# Banding



## chrisbirm (Feb 20, 2011)

Hi There 
I have just started breeding Birmingham Rollers and having started with around 8 birds 6-9 months ago I now have a family of around 22. This means that I have about 14 new birds without bands and I think that I would like to be banding them. Can someone please tell me:

What info is contained on the bands
What the benefit is
Where I can get the gear to get started

Thanks


----------



## spirit wings (Mar 29, 2008)

chrisbirm said:


> Hi There
> I have just started breeding Birmingham Rollers and having started with around 8 birds 6-9 months ago I now have a family of around 22. This means that I have about 14 new birds without bands and I think that I would like to be banding them.
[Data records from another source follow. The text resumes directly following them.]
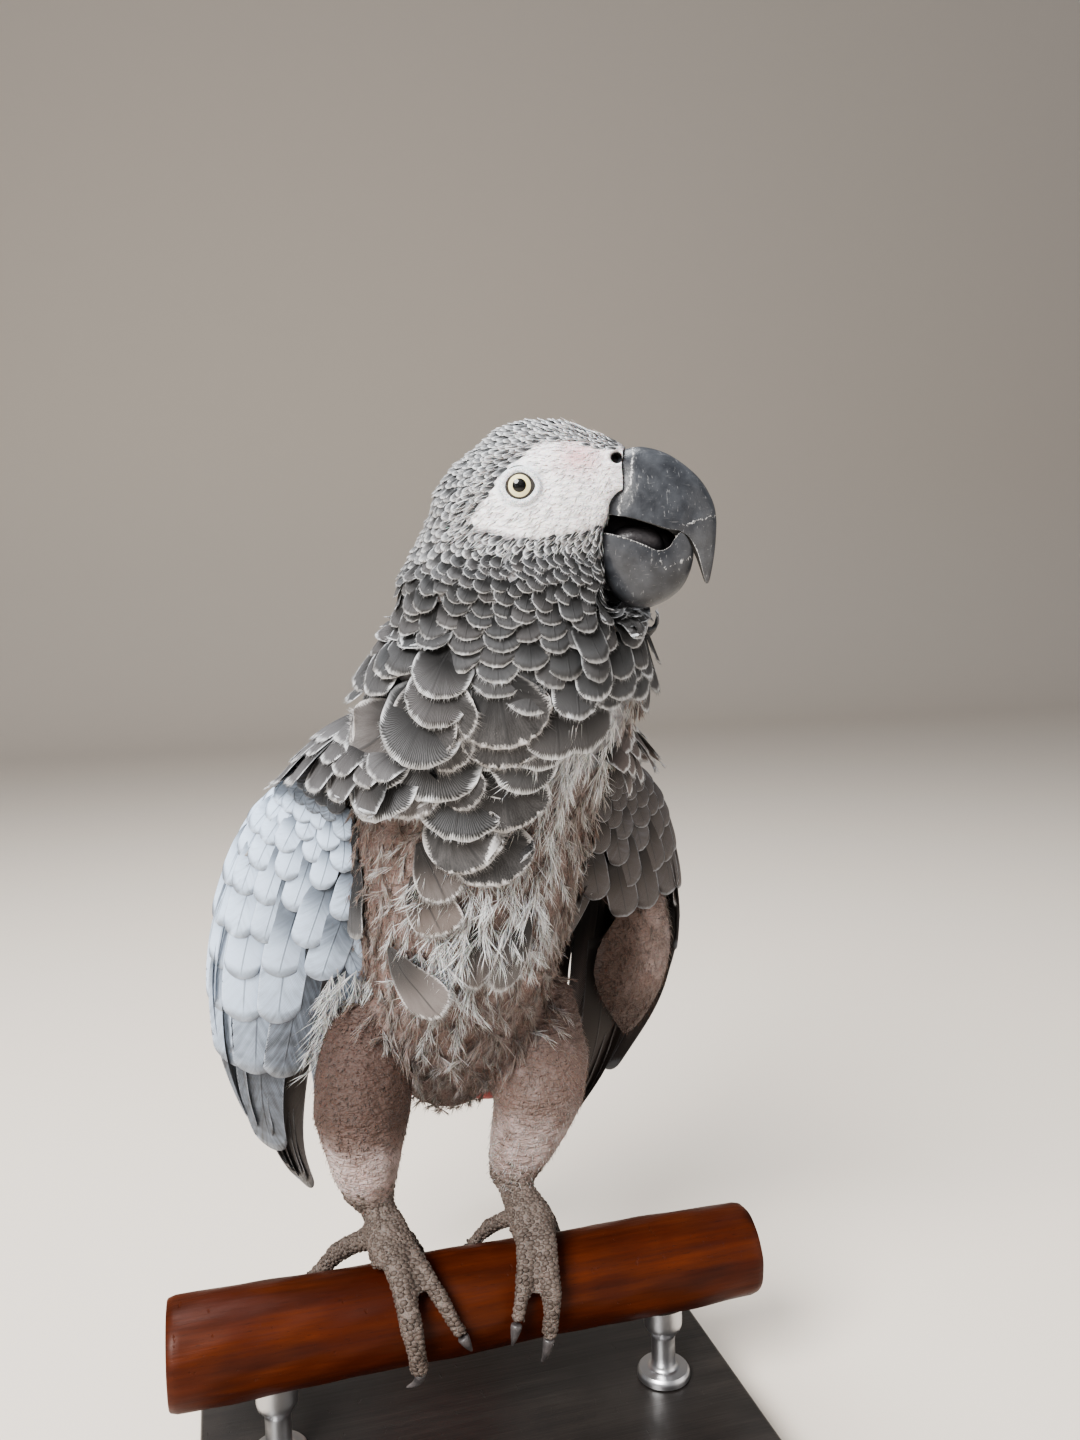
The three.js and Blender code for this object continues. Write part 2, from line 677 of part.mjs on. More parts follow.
function addBody() {
  const parted = (z, low, high) => block(low, high).rotate(PARTING.tilt).translate([0, PARTING.y, z]);
  const above = (z) => parted(z + GAP / 2, [-FAR, -FAR, 0], [FAR, FAR, FAR]);
  const below = (z) => parted(z - GAP / 2, [-FAR, -FAR, -FAR], [FAR, FAR, 0]);
  const beakRoom = inBird(block([JAW, -13, -33], [48, 13, -4]));
  const eyes = inBird(join(eyeForm(1, GAP), eyeForm(-1, GAP)));
  const whole = join(cut(trunkForm(0), beakRoom, eyes), inBird(headForm()));
  const head = mainBody(whole.intersect(above(PARTING.head)));
  const neck = mainBody(whole.intersect(below(PARTING.head)).intersect(above(PARTING.neck)));
  const trunk = mainBody(whole.intersect(below(PARTING.neck)));
  addMesh(bird, "head", head, COLOUR.plumage);
  addMesh(bird, "neck", neck, COLOUR.plumage);
  addMesh(bird, "trunk", trunk, COLOUR.down);
}

const trunkGrown = trunkForm(GAP);
addStand();
addBody();
addBeak();
addLegs(trunkGrown);
addWings(trunkGrown);
addTail(trunkGrown);

export default model;
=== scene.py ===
"""The looks of a life-size grey parrot that grips a cut perch on a low display stand.

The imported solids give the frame. One skin replaces the solids of flesh, and feathers, down, bristles and
foot scales lie over it as solid mesh. Lengths are in millimetres in the row frame until a mesh is made, and
the bird's own numbers count from the perch's axis, midway between its feet.
"""

import json
import logging
import math
from collections.abc import Callable, Sequence
from dataclasses import dataclass, field
from enum import Enum

import bpy
import numpy as np
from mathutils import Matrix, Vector
from mathutils.bvhtree import BVHTree

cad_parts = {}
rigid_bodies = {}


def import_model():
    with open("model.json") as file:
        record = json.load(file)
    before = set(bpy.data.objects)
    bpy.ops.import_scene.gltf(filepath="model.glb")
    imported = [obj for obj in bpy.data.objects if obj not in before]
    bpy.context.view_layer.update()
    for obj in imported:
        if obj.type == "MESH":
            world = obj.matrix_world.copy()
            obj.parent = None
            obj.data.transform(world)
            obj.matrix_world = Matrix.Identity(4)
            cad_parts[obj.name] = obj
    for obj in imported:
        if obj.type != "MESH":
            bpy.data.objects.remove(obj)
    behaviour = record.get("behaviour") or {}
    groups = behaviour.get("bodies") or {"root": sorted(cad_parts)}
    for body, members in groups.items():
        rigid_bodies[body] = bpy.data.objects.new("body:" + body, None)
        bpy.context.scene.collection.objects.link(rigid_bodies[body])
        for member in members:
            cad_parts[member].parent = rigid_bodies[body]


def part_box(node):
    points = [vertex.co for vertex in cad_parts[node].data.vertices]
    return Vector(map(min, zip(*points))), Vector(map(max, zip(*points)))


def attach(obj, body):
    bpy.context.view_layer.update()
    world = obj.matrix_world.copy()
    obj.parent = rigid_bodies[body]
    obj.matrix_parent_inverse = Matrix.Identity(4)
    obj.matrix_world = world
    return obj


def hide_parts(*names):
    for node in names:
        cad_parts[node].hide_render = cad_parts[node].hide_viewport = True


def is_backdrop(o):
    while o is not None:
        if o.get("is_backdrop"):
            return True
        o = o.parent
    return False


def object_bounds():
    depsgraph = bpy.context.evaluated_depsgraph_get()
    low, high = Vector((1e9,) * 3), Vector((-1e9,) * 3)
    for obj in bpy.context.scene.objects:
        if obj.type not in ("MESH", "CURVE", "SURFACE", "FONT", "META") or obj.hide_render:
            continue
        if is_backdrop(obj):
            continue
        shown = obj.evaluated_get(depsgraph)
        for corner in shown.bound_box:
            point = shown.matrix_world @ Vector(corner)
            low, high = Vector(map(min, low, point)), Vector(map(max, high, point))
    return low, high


LOG = logging.getLogger("parrot")
MM = 0.001
TURN = 2 * math.pi
WELD = 0.00002
PATCH = 0.003
SEED = 11
Array = np.ndarray
Piece = bpy.types.Object
Material = bpy.types.Material
Tint = tuple[float, float, float]


# ---------------------------------------------------------------- small maths


def smooth_step(low: float, high: float, value: Array) -> Array:
    """Runs from 0 to 1 as the value goes from low to high, with eased ends."""
    share = np.clip((np.asarray(value, float) - low) / (high - low), 0.0, 1.0)
    return share * share * (3.0 - 2.0 * share)


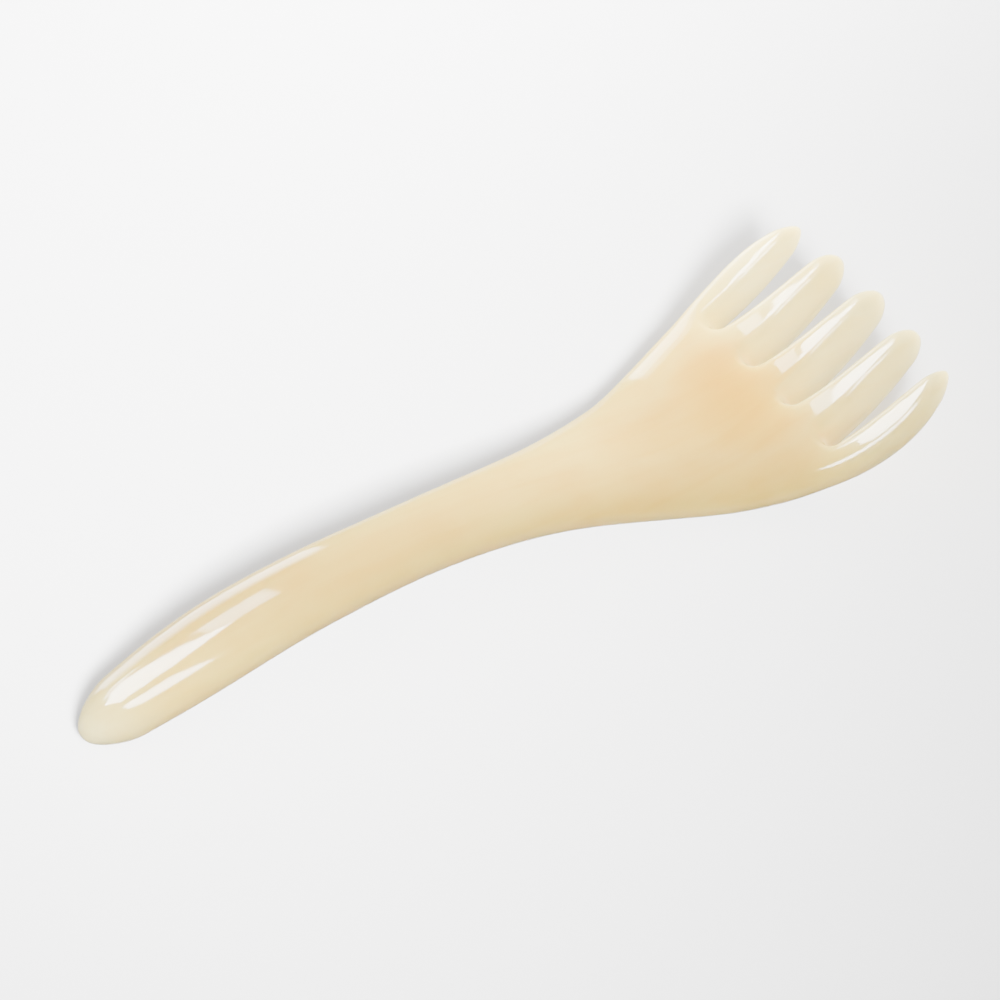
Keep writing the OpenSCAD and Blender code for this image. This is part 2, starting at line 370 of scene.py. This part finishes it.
# %% Build the former from the slopes of the profile
FORMER_STEP = 0.25
steps = int(round(COMB_LEN / FORMER_STEP))
step_slopes = np.radians(along(SLOPE, (np.arange(steps) + 0.5) * FORMER_STEP))
former_x = np.concatenate([[0], np.cumsum(np.cos(step_slopes)) * FORMER_STEP])
former_z = np.concatenate([[0], np.cumsum(np.sin(step_slopes)) * FORMER_STEP])

former_curve = bpy.data.curves.new("former", "CURVE")
former_curve.dimensions = "3D"
line = former_curve.splines.new("POLY")
line.points.add(steps)
line.points.foreach_set("co", np.stack([
    former_x * MM, 0 * former_x, former_z * MM, 0 * former_x + 1], -1).ravel())
former = bpy.data.objects.new("former", former_curve)
bpy.context.scene.collection.objects.link(former)
print(f"the former is {former_x[-1]:.1f} mm long and rises to {former_z[-1]:.1f} mm")

# %% [markdown]
# ## The angle of rest
#
# The comb touches the table under its handle end and under its palm. It is
# turned until both places are equally low. Only the middle line of the underside
# is needed for that, so it is worked out here before any mesh is bent.

# %% Find the angle of rest
under_u = np.arange(1, SLOT_ROOT)
under_power = HANDLE_FULL + (TOOTH_FULL - HANDLE_FULL) * ease(1 + (under_u - SLOT_ROOT) / SECTION_RUN)
under_h = -half_thick(under_u) * body_level(under_u, 0 * under_u) ** under_power
under_a = np.radians(along(SLOPE, under_u))
former_u = np.arange(steps + 1) * FORMER_STEP
under_x = np.interp(under_u, former_u, former_x) - under_h * np.sin(under_a)
under_z = np.interp(under_u, former_u, former_z) + under_h * np.cos(under_a)

REST_ROUNDS = 4
rest_turn = 0.0
for _ in range(REST_ROUNDS):
    x = under_x * math.cos(rest_turn) - under_z * math.sin(rest_turn)
    z = under_x * math.sin(rest_turn) + under_z * math.cos(rest_turn)
    at_butt = np.argmin(np.where(x < COMB_LEN / 2, z, np.inf))
    at_palm = np.argmin(np.where(x >= COMB_LEN / 2, z, np.inf))
    rest_turn -= math.atan2(z[at_palm] - z[at_butt], x[at_palm] - x[at_butt])
print(f"turned by {math.degrees(rest_turn):.2f} degrees to rest")

# %% [markdown]
# ## A helper for nodes
#
# Both the bend and the resin are built from nodes. One small function adds a
# node, sets its fields, and gives each input a value or a socket to read from.

# %% Add a node with its settings and links


def add_node(tree, kind, inputs=None, **settings):
    node = tree.nodes.new(kind)
    node.location.x = 190 * len(tree.nodes)
    for name, value in settings.items():
        setattr(node, name, value)
    for key, value in (inputs or {}).items():
        if isinstance(value, bpy.types.NodeSocket):
            tree.links.new(value, node.inputs[key])
        else:
            node.inputs[key].default_value = value
    return node


print("one helper adds every node")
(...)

Can someone please tell me:
> 
> What info is contained on the bands
> ...


a seemless band that has a number on it with the year the bird was hatched is only able to be put on when the baby is 5 to 7 days old... now it is too late.. you may beable to put some snap on bands on them , customized with your phone or info on them, but they take 6 weeks or more to get back... or use the snap on bands with just a number to tell who is who and who is mated to whom.. or you may beable to use stickers on the snap ons with your info on them or a number assigned to the bird and then you keep notes or what not on that bird by going by his number... I use alot of seemless NPA bands.. so if I ever sold the bird or gave it away that person could show the bird...a show bird has to have a band and some shows only take NPA band... Im sure roller clubs have bands just for rollers.. NPA has bands for all breeds of pigeons, but these are the seemless bands.


----------



## GEMcC5150 (Oct 24, 2010)

Band will also give your breeding program a level of crediabilty as you will know who is who with regard to your birds. We band with NPA all birds and we use numbered snap bands on our breeders.


----------



## Jimbo113 (Mar 17, 2011)

Howdy Chris,
Take a look over at Foy's Pigeon Supplies online. You can order your NPA or other bands there if you like. They are a helpful folks too.
Good luck!!
Jimbo


----------



## chrisbirm (Feb 20, 2011)

*bands*

Thanks Jimbo, will give them a crack!


----------



## Jimbo113 (Mar 17, 2011)

I just ordered somemore bands from them this evening. Along with some pulp nesting bowls. I've always had good luck with Foys. Been using them for well over 30 years I bet.
Jimbo


----------